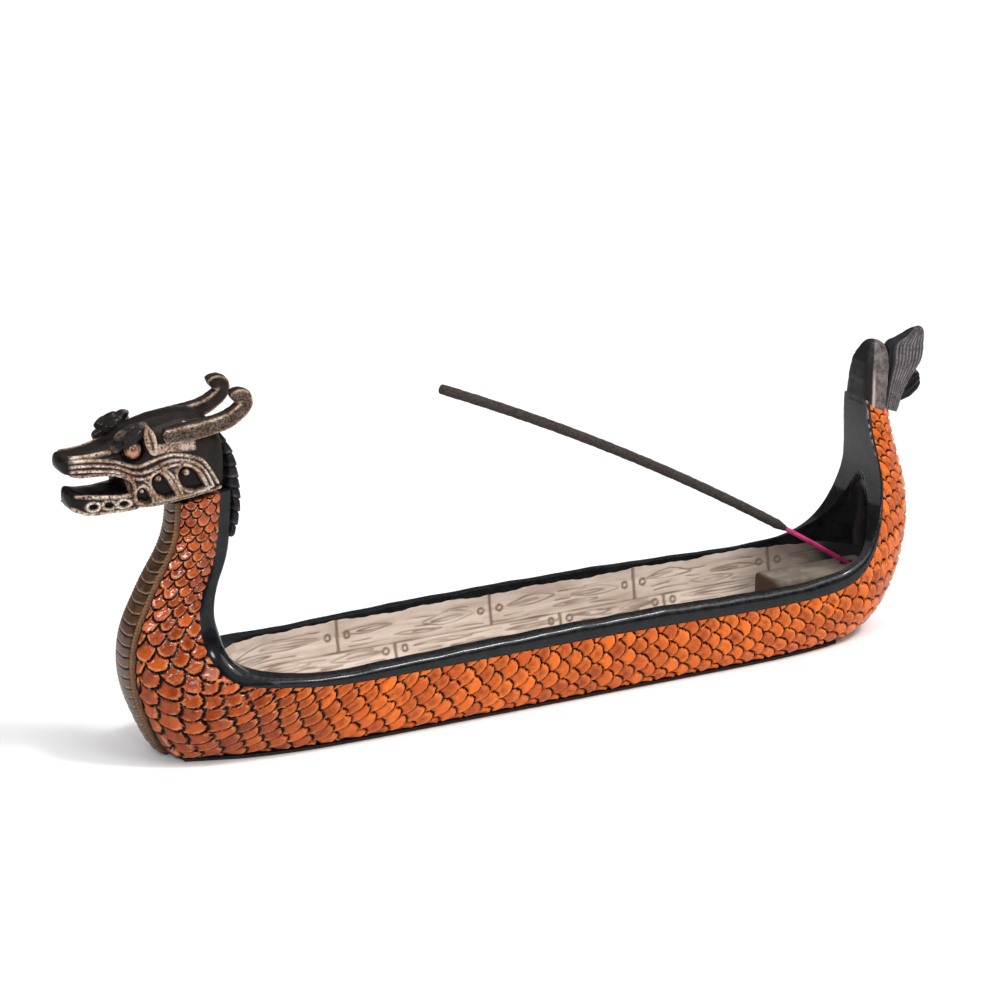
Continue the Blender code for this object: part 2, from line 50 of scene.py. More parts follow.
AFT_LIMIT = 126.5
HALF_BEAM = 21.24
HULL_BOTTOM = 1.1
FLOOR_TOP = 4.5
SIDE_LOW = 0.06
SIDE_HIGH = 0.5
LAST_BAND_STATION = 11.3
BAND_TIP_STATIONS = 3.0
NAPE_STATIONS = 9
POST_START_STATION = 29.5
PLATE_PITCH = 2.75
BEAD_PITCH = 0.9

# Hull stations: keel x, keel z, keel half width, half widths a little above
# the keel and at mid height, rim x, rim z, rim half width, rim moulding height
# and the radius of its outer corner.
STATIONS = np.array((
    (-95.6, 66.8, 3.6, 5.0, 6.4, -85.0, 68.2, 4.8, 3.6, 3.8),
    (-96.2, 60.0, 3.8, 5.4, 6.9, -85.8, 59.5, 5.0, 3.8, 4.0),
    (-98.4, 53.5, 4.1, 5.9, 7.5, -87.2, 52.0, 5.3, 4.0, 4.2),
    (-101.8, 47.8, 4.4, 6.4, 8.0, -89.4, 46.6, 5.7, 4.4, 4.6),
    (-104.9, 42.0, 4.7, 7.0, 8.8, -91.4, 41.8, 6.2, 4.8, 5.0),
    (-107.7, 36.0, 4.9, 7.6, 9.8, -92.3, 36.8, 6.9, 5.0, 5.2),
    (-109.2, 30.0, 4.9, 8.2, 11.0, -92.1, 32.0, 7.8, 5.2, 4.8),
    (-109.4, 24.0, 4.8, 8.8, 12.6, -91.2, 27.8, 9.3, 5.0, 4.0),
    (-108.4, 18.0, 4.6, 9.8, 14.4, -89.5, 24.3, 11.6, 4.5, 3.0),
    (-106.4, 12.0, 4.4, 10.8, 16.2, -87.0, 21.8, 14.2, 4.0, 2.2),
    (-103.8, 6.0, 4.6, 11.6, 17.6, -83.6, 20.6, 16.6, 3.3, 1.8),
    (-100.4, 1.8, 6.0, 12.2, 18.8, -79.3, 20.2, 18.5, 2.6, 1.6),
    (-94.0, 1.1, 9.0, 13.0, 19.8, -74.0, 19.7, 19.8, 2.5, 1.6),
    (-84.0, 1.1, 12.0, 14.6, 20.6, -67.5, 19.0, 20.6, 2.7, 1.6),
    (-72.0, 1.1, 14.2, 16.4, 21.0, -59.0, 18.4, 21.0, 3.0, 1.6),
    (-55.0, 1.1, 15.3, 17.4, 21.2, -46.0, 18.2, 21.2, 3.3, 1.6),
    (-25.0, 1.1, 15.5, 17.8, 21.3, -20.0, 18.3, 21.2, 3.5, 1.6),
    (10.0, 1.1, 15.5, 17.6, 21.0, 10.0, 18.2, 20.8, 3.8, 1.6),
    (45.0, 1.1, 15.4, 17.4, 20.9, 42.0, 17.8, 20.7, 4.1, 1.6),
    (68.0, 1.1, 15.2, 17.2, 20.8, 62.0, 17.4, 20.6, 4.1, 1.6),
    (80.0, 1.1, 14.3, 16.6, 20.3, 74.0, 17.3, 20.1, 4.1, 1.6),
    (89.0, 1.1, 12.9, 15.6, 19.6, 82.5, 17.4, 19.5, 4.2, 1.6),
    (96.5, 1.1, 10.6, 14.2, 18.8, 89.2, 17.9, 18.8, 4.2, 1.6),
    (103.0, 1.7, 7.2, 12.6, 17.8, 94.7, 19.2, 18.0, 3.8, 1.5),
    (108.3, 3.8, 4.2, 11.2, 16.6, 99.2, 21.8, 17.0, 3.0, 1.4),
    (112.8, 7.6, 2.2, 10.0, 15.2, 102.6, 25.6, 15.6, 2.0, 1.1),
    (116.6, 12.8, 1.0, 8.9, 13.6, 105.2, 30.2, 14.0, 1.3, 0.8),
    (119.3, 18.8, 0.5, 7.9, 12.3, 106.9, 35.2, 12.4, 0.9, 0.6),
    (121.0, 25.0, 0.4, 7.0, 11.1, 107.9, 39.6, 11.0, 0.8, 0.5),
    (121.6, 31.5, 0.4, 6.3, 10.0, 108.4, 43.6, 9.9, 0.8, 0.5),
    (121.2, 38.0, 0.4, 5.7, 8.9, 108.2, 47.2, 8.9, 0.8, 0.5),
    (119.8, 44.0, 0.4, 5.2, 7.9, 107.7, 51.0, 8.0, 0.8, 0.5),
    (117.9, 50.0, 0.4, 4.8, 7.1, 107.0, 55.2, 7.1, 0.8, 0.5),
    (116.2, 56.0, 0.4, 4.5, 6.5, 106.4, 60.0, 6.4, 0.8, 0.5),
    (115.0, 61.5, 0.4, 4.3, 6.0, 106.1, 65.5, 5.8, 0.8, 0.5),
))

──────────

INSTRUCTIONS TO FOLLOW
Set down each line of the material verbatim, from the first line through the line that contains "BEAD_PITCH = 0.9".

WRITTEN SOLUTION
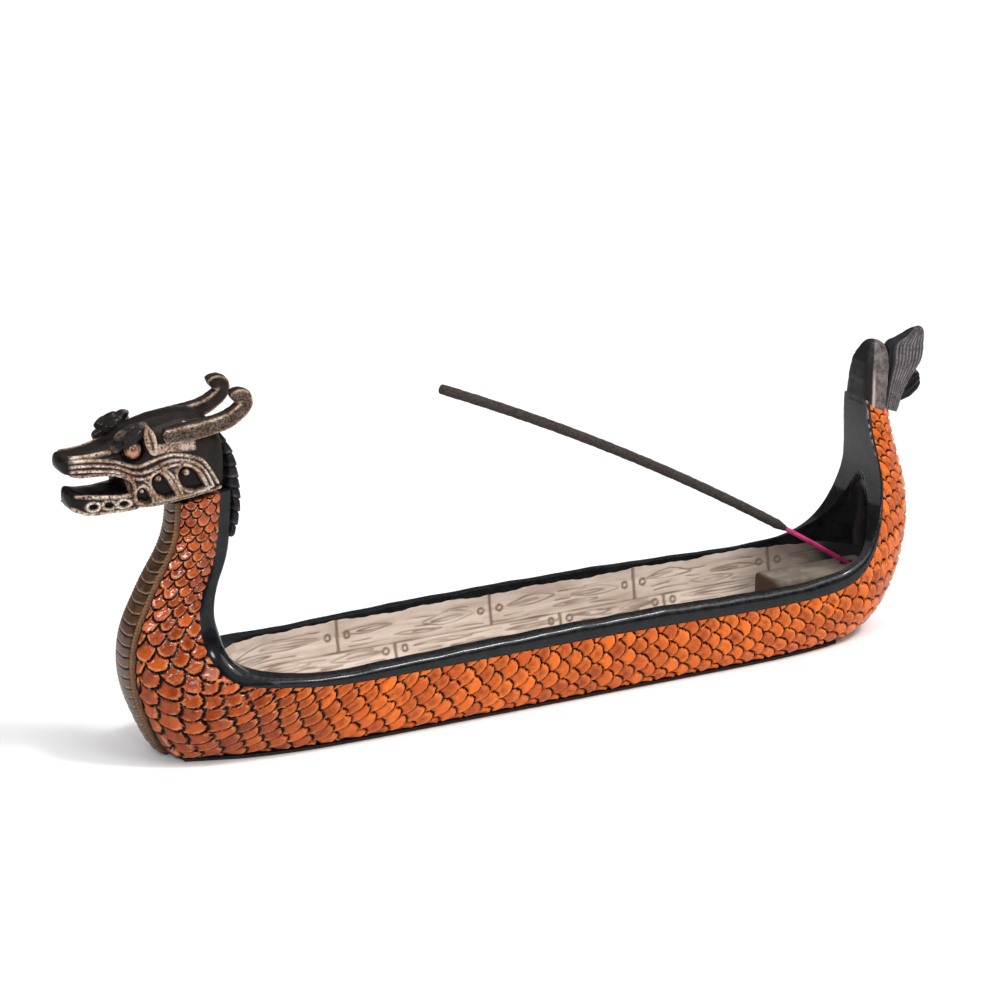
Continue the Blender code for this object: part 2, from line 50 of scene.py. More parts follow.
AFT_LIMIT = 126.5
HALF_BEAM = 21.24
HULL_BOTTOM = 1.1
FLOOR_TOP = 4.5
SIDE_LOW = 0.06
SIDE_HIGH = 0.5
LAST_BAND_STATION = 11.3
BAND_TIP_STATIONS = 3.0
NAPE_STATIONS = 9
POST_START_STATION = 29.5
PLATE_PITCH = 2.75
BEAD_PITCH = 0.9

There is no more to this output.